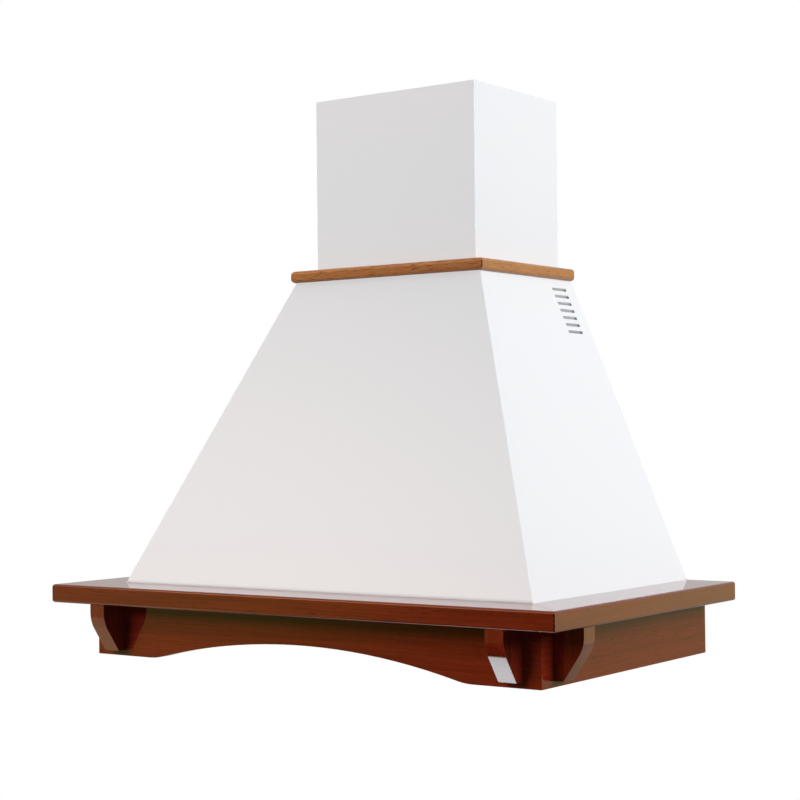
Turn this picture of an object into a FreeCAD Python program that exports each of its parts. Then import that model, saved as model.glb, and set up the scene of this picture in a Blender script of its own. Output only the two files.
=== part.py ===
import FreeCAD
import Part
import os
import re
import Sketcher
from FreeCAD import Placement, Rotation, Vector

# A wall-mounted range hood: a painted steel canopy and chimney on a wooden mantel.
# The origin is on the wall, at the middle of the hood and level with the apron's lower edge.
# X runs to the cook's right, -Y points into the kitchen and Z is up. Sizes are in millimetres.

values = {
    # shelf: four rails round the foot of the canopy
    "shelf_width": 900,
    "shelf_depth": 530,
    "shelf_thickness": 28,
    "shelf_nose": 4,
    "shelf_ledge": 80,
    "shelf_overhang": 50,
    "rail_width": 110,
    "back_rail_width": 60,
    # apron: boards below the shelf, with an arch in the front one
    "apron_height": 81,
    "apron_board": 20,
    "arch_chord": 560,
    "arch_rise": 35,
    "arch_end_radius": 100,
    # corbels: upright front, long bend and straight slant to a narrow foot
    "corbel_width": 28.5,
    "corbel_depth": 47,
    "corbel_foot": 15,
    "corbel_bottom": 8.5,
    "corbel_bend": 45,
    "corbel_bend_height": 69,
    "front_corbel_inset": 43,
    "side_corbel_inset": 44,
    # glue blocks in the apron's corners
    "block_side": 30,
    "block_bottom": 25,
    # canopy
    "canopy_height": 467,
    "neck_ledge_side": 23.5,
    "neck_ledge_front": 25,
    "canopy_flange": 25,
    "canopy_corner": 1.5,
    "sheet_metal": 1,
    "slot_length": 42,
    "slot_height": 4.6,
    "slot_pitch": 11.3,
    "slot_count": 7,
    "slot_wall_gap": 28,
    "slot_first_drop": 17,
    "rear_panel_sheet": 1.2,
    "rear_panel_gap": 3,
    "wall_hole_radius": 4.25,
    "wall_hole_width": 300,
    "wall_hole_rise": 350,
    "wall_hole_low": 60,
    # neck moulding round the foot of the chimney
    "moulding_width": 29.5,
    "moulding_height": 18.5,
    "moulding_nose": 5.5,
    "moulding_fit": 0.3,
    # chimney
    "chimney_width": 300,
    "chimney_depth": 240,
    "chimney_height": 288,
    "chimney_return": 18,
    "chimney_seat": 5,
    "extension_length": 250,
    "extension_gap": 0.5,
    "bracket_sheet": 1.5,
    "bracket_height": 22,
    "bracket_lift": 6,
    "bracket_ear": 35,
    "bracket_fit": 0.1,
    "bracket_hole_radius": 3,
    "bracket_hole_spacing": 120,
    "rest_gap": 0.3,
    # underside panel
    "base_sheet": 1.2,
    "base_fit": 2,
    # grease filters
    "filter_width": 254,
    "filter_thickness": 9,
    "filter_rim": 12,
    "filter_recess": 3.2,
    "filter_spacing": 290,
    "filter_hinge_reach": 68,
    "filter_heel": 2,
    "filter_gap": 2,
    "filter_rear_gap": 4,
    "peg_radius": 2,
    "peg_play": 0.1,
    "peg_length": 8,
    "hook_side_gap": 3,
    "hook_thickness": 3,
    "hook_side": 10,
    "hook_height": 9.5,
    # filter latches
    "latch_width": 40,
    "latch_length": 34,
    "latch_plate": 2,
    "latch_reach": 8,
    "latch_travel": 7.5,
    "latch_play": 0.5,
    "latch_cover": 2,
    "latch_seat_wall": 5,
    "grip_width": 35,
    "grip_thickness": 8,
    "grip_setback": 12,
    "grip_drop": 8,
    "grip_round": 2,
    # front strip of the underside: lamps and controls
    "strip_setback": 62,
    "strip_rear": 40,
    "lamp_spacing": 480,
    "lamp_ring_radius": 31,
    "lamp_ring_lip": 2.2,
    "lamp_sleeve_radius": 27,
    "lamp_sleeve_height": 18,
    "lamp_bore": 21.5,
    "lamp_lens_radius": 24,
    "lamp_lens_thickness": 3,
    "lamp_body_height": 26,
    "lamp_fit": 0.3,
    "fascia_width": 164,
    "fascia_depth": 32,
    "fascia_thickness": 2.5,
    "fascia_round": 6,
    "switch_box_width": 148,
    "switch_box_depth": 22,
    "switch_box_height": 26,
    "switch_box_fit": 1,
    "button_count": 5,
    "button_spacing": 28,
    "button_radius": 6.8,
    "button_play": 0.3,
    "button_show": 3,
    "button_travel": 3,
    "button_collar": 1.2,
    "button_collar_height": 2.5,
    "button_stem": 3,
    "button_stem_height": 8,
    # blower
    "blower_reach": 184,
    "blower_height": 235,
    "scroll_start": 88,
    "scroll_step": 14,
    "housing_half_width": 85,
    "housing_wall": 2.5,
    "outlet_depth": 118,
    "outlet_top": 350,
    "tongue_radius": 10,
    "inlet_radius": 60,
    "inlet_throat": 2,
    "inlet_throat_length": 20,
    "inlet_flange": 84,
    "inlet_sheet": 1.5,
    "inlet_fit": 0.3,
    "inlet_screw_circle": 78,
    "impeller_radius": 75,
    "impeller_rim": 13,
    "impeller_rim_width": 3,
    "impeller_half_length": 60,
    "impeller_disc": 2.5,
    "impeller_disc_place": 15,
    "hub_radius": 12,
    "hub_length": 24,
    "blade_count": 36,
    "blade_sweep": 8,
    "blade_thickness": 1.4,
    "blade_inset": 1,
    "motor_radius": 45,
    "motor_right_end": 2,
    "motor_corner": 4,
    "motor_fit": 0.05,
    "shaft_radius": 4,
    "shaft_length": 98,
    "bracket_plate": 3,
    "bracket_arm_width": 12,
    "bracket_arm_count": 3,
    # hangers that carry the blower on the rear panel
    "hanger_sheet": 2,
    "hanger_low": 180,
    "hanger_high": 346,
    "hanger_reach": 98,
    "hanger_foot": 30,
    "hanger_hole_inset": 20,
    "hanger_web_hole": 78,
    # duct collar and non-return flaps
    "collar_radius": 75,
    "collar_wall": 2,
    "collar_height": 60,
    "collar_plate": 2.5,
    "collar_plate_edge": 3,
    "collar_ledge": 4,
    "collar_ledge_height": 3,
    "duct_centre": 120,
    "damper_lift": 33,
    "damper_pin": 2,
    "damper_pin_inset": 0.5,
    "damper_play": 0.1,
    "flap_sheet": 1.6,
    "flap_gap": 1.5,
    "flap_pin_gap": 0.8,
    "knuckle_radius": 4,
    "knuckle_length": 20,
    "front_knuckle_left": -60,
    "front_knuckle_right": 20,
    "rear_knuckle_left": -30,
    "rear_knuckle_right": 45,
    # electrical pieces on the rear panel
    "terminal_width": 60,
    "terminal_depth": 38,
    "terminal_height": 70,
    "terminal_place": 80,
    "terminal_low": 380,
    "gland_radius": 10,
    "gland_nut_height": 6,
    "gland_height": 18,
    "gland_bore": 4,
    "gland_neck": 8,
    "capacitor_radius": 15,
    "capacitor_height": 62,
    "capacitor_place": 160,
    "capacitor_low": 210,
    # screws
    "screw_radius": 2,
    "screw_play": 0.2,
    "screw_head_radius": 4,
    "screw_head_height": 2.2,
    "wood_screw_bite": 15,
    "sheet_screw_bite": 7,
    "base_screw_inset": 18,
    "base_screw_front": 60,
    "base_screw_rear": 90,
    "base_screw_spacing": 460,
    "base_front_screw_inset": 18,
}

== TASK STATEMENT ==
Please print exactly what appears from the first line of the data through the line with "from FreeCAD import", including both of those lines and nothing past them.

== SOLUTION TO THIS PROBLEM ==
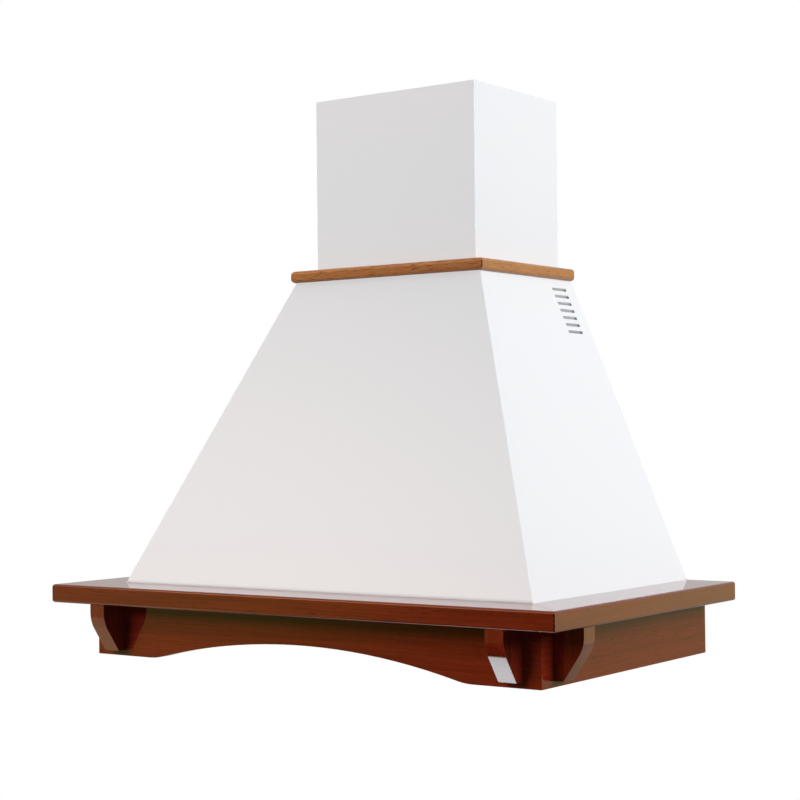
Turn this picture of an object into a FreeCAD Python program that exports each of its parts. Then import that model, saved as model.glb, and set up the scene of this picture in a Blender script of its own. Output only the two files.
=== part.py ===
import FreeCAD
import Part
import os
import re
import Sketcher
from FreeCAD import Placement, Rotation, Vector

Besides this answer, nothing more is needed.